A Inovação Revolucionária agora ao Serviço dos Mount Cook Ski Planes
Há algumas décadas atrás, este acesso facilitado ao topo da cordilheira provou-se também ele, uma enorme conquista. O responsável foi o fundador da Monte Cook Ski Planes, a empresa que nos tinha concedido o privilégio da aventura.
Em 1953, Harry Wigley, um antigo piloto da Força Aérea da Nova Zelândia já fazia voos panorâmicos em redor do Aoraki Monte Cook e sobre os glaciares.
Por essa altura, apercebeu-se da necessidade de um sistemas de esquis retractáveis que permitisse aos aviões descolar de pistas normais e aterrar na neve.
Já existiam esquis fixos mas uma investigação internacional revelou que o sistema retractável não tinha sido ainda desenvolvido.
Por outro lado, os esquis fixos só podiam ser usados em parte do Inverno da Nova Zelândia, nas temporadas em que o aeródromo de Monte Cook tinha a sua pista coberta de neve.
Wigley não se conformou. Investiu centenas de horas na criação de uma roda que se destacasse através do esqui durante a descolagem e aterragem sobre o asfalto.
E uma forma de o esqui descer durante o voo para permitir aterragens nos campos de neve elevados do glaciar Tasman.
Em 22 de Setembro de 1955, Harry Wigley aterrou ali o primeiro ski plane – um Auster – equipado com o novo sistema.
Um dos passageiros mais famosos a dele beneficiar foi Sir Edmund Hillary que, sete anos antes, tinha conquistado o seu idolatrado tecto da Nova Zelândia mas nem por isso o deixou de visitar.

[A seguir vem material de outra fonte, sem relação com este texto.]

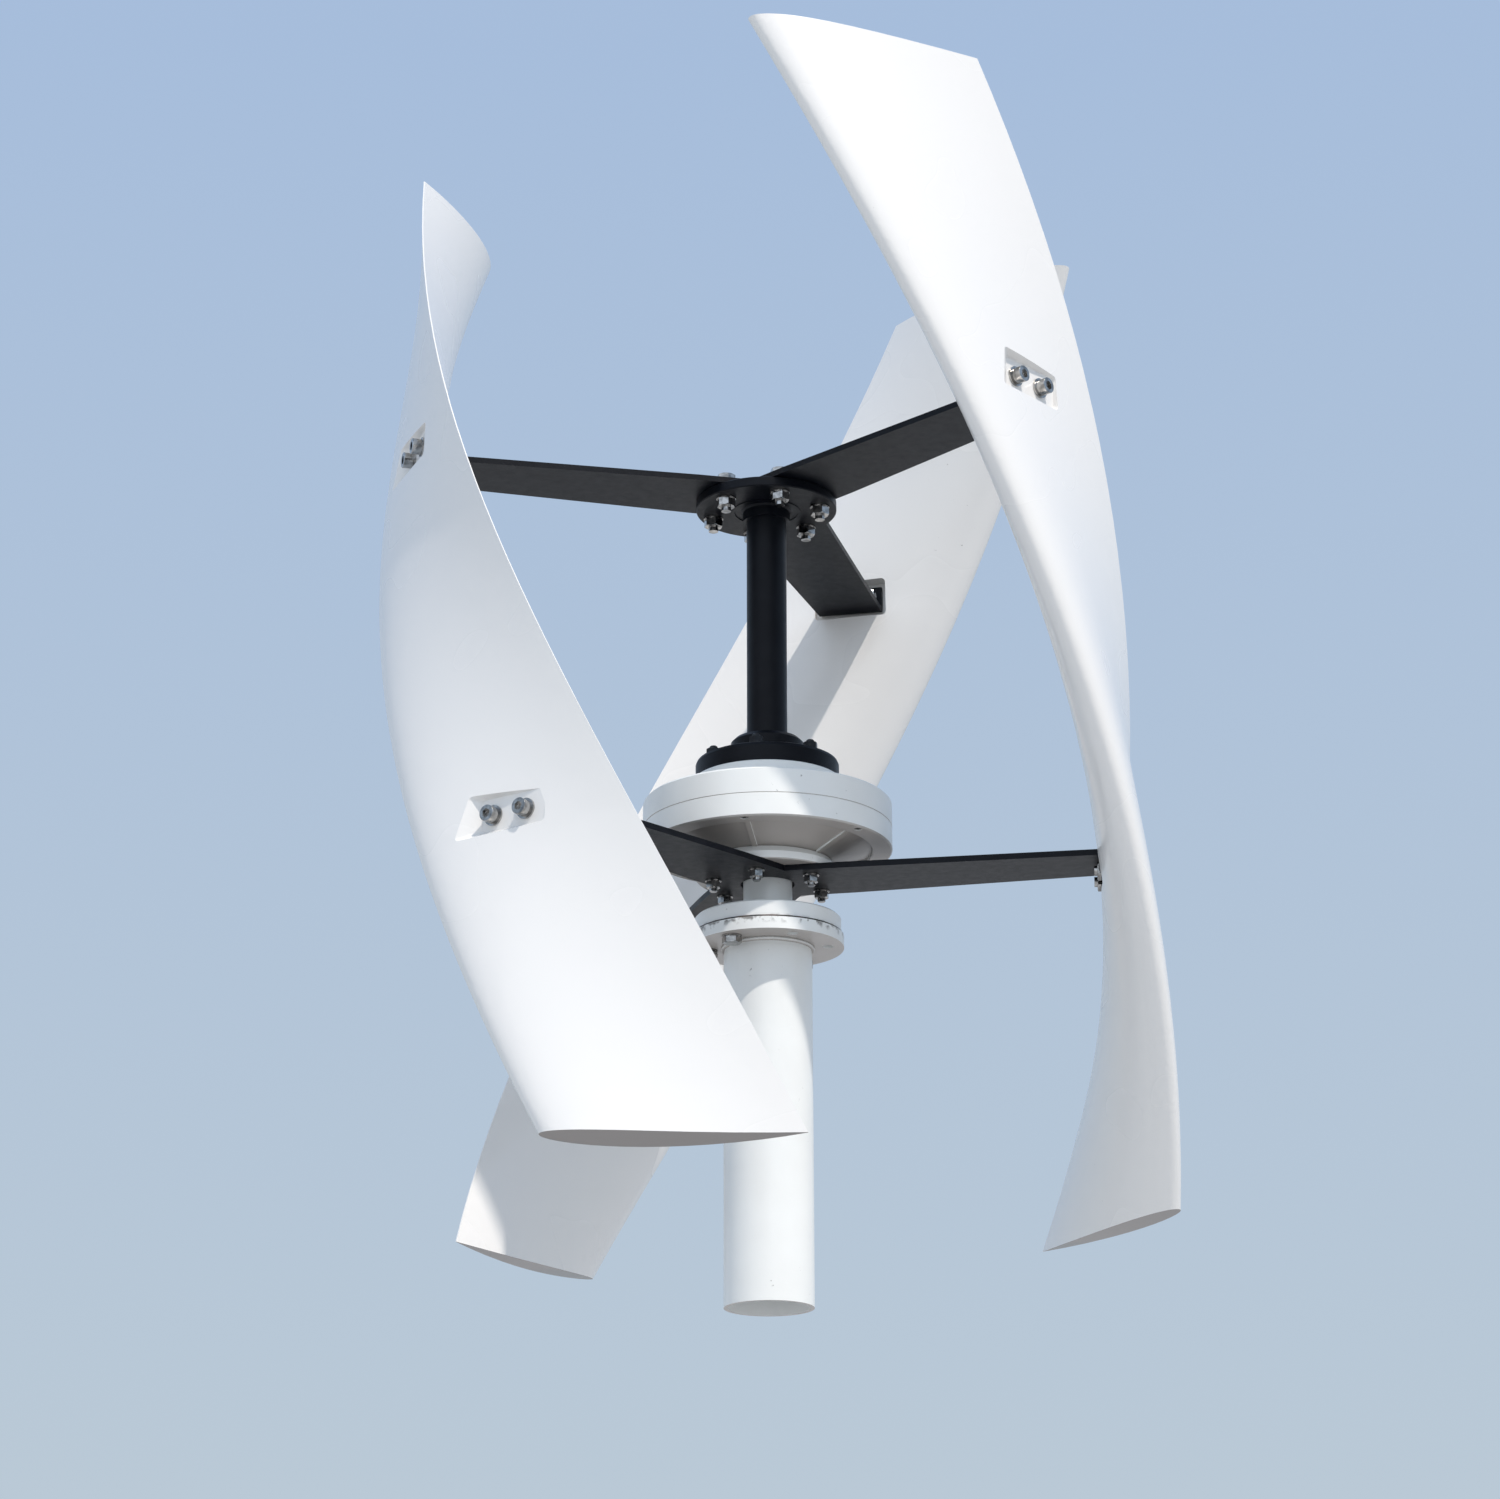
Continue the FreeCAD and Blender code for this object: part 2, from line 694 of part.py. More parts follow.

Mais tarde, o conceito e o design foram aperfeiçoados e os esquis passaram a ter bases de plástico e a ser operados de forma hidráulica.
A introdução de uma aeronave mais poderosa, o Cessna 180 permitiu à Mount Cook Ski Planes operar todo o ano e transportar mais passageiros afortunados como nós.
O Desembarque bem Acima do Glaciar Tasman
O casal indiano é primeiro a sair. Dão alguns passos e, num micro-clima frio mas romântico, eventualmente de lua-de-mel, abraçam-se. Os jovens japoneses afastam-se em direcção a formas rochosas exuberantes e fazem-se fotografar em poses cómicas e excêntricas.
Nós começamos a subir o campo de gelo com o objectivo de voltarmos a espreitar para lá da aresta mais elevada da cordilheira.
Wayne vive a sua rotina e pouco se afasta do Pilatus Porter.
Avisa-nos que não íamos ter tempo para tanto, pelo que desistimos da pequena expedição.
Em vez, deixamo-nos deslumbrar pela grandiosidade branca do cenário e pela insignificância a que sujeitava a aeronave colorida.
Regresso ao Ponto de Partida, pela Mesma Rota do Glaciar Tasman
Em redor, a 3.000 metros de altitude, estendia-se a base vasta do maior rio de gelo da Oceania, com 27 km de extensão, 4 de largura e uns não menos impressionantes 600 metros de espessura.
O dia aproximava-se do fim e a mancha de luz que incidia no vale diminuía a olhos vistos como o calor ténue que até então afagava os passageiros.
Wayne verifica o relógio e dá instrução de regresso ao avião. Deslizamos sobre os skis e a neve mais uma vez com suavidade surpreendente e regressamos às alturas delimitadas pelo vale.
Dez minutos depois, estamos a rodar no tarmac abrasivo do aeródromo.
O dispositivo dinâmico de aterragem voltara a funcionar na perfeição.
Cumprimos, assim, mais um trecho da façanha que Harry Wigley fez questão de concretizar.